I most certainly do! Here is the condensed version! I was on my way with my dearest sister-friend to eat lunch at a restaurant in the back of school when I finally noticed my bag was opened and my wallet was either lost or stolen. It had approximately $121 American dollars and I was saddened by the loss. I searched for about 40 minutes after the event but could not find it. I remained tough when all the Thai and American teachers showed their sympathy for me. When I went to the bathroom to change my clothes for the Khu Bua Cave adventure where my dear teacher-friend was taking me after school, I cried. I cried like I hadn’t before. I think the event triggered fear, homesickness, exhaustion, and disappointment all at once. I couldn’t believe I could either be so careless or someone could be so cruel as to steal from me. The oddity of how it happened was mind-blowing. If I lost it I was totally oblivious and didn’t hear or see it fall to the ground and if someone stole it, they were a talented thief.

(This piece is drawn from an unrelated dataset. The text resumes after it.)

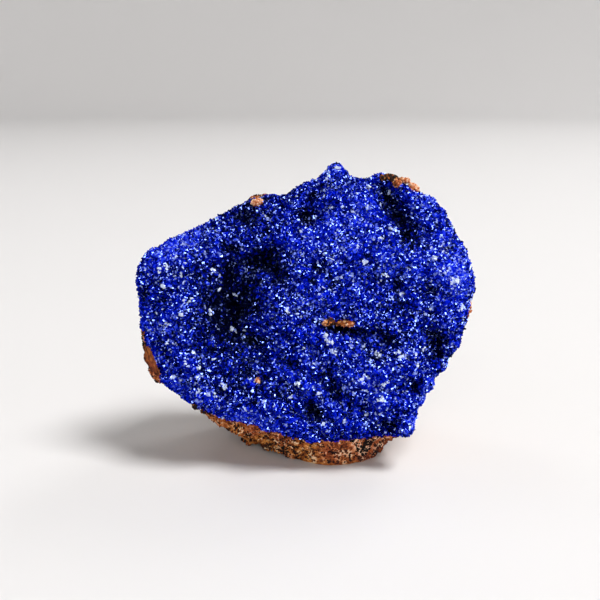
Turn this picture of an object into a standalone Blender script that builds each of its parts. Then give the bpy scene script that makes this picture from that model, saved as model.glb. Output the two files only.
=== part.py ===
"""Azurite specimen: a crust of deep blue azurite crystals on a broken piece of brown limonite rock.

Blender 4.5, metres, +Z up. The rock stands on a flat facet, and the origin is on that facet, near
its middle. The crystal face looks along -Y and leans back. Two solids are made:

  azurite_crust     the sheet of crystals, with flat faces, hollows and ridges
  limonite_matrix   the rock behind it, with its lips, broken facets and the ledge that shows
                    through a slot in the crust

Places on the crystal face are given as (u, v, w) in millimetres: u runs to the right, v runs up
the leaning face, and w runs into the rock. bed() says where the crystals' bed lies at each (u, v).
"""

import math

import bpy
import numpy as np
from mathutils import Vector
from mathutils.geometry import delaunay_2d_cdt

MM = 0.001

# ---------------------------------------------------------------- driving dimensions, millimetres
LEAN = math.radians(15)  # how far the crystal face leans back
FACE_CENTRE = np.array((-1.5, -7.3, 24.3))  # from the origin, on the resting facet

# The crust's outline: (degrees round the face from +X, radius).
OUTLINE = (
    (0, 23.7), (10, 25.1), (20, 24.9), (38, 24.5), (50, 23.4), (60, 22.2),
    (72, 20.3), (77, 20.8), (80, 22.7), (83, 20.2), (91, 18.2), (100, 16.7),
    (118, 17.7), (132, 18.4), (142, 19.5), (151, 21.6), (160, 24.6), (168, 24.9),
    (178, 24.2), (190, 24.0), (200, 22.7), (208, 23.1), (220, 21.9), (232, 20.3),
    (248, 18.4), (262, 18.8), (275, 19.6), (290, 20.2), (301, 21.7), (310, 24.8),
    (316, 22.7), (328, 21.4), (341, 22.3), (350, 23.4),
)  # fmt: skip
# The rock's outline a few millimetres further back. Where it is the wider, the rock shows as a lip.
ROCK_OUTLINE = (
    (0, 25.4), (7, 24.0), (36, 23.6), (43, 25.6), (50, 26.0), (56, 25.4), (62, 21.2),
    (80, 19.4), (95, 16.4), (108, 16.8), (116, 19.2), (123, 17.4), (140, 18.7),
    (155, 21.9), (168, 23.7), (181, 24.0), (188, 25.2), (197, 27.2), (206, 25.8),
    (211, 22.2), (222, 21.3), (230, 21.4), (238, 21.9), (250, 22.2), (266, 23.1),
    (274, 24.2), (280, 24.9), (300, 24.8), (308, 24.8), (314, 22.4), (325, 20.8),
    (340, 21.8), (350, 24.2), (355, 25.7),
)  # fmt: skip
OUTLINE_BLEND = 3.0  # degrees either side over which these outlines' corners are eased
# The rock's plainer outline behind that, which is broad over the foot.
BACK_OUTLINE = (
    (0, 23.0), (45, 23.2), (90, 18.4), (135, 19.2), (165, 23.0), (190, 24.0), (215, 23.4),
    (238, 24.6), (262, 25.6), (300, 25.6), (315, 23.6), (332, 22.0),
)  # fmt: skip
ROLL_BACK = 2.4  # how far the crust curls back at its edge
ROLL_POWER = 5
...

As I tried to replay in my mind how it happened, I realized that driving myself crazy was not going to be a positive solution. I realized I had to let it go. I realized that to be free from what happened, I had to accept the loss. I realized I had to take what I learned from Thai teachings and apply it. So, I did. I moved on and had the most incredible experience at Khu Bua Cave with my dear friend. Five hours later, I went with my host mother-sister-friend to visit her monk-father who was not feeling well these days. By chance, he was home, and we were able to see him, pray with him, and speak with him for an hour or two. His presence was over whelming as he is 103 years old and filled with wisdom. He gave me and my host mother-sister-friend an amulet only his family receives. I was completely fulfilled and forever changed by him and his family’s generosity. The monetary loss over replenished with a priceless gift. The solitary feeling, I had was of being ultimately blessed. Only the divine can explain the balance of this day.
Everyone’s experience is unique, and you never know what you might see, do, find, and become. Don’t think twice, just, GO!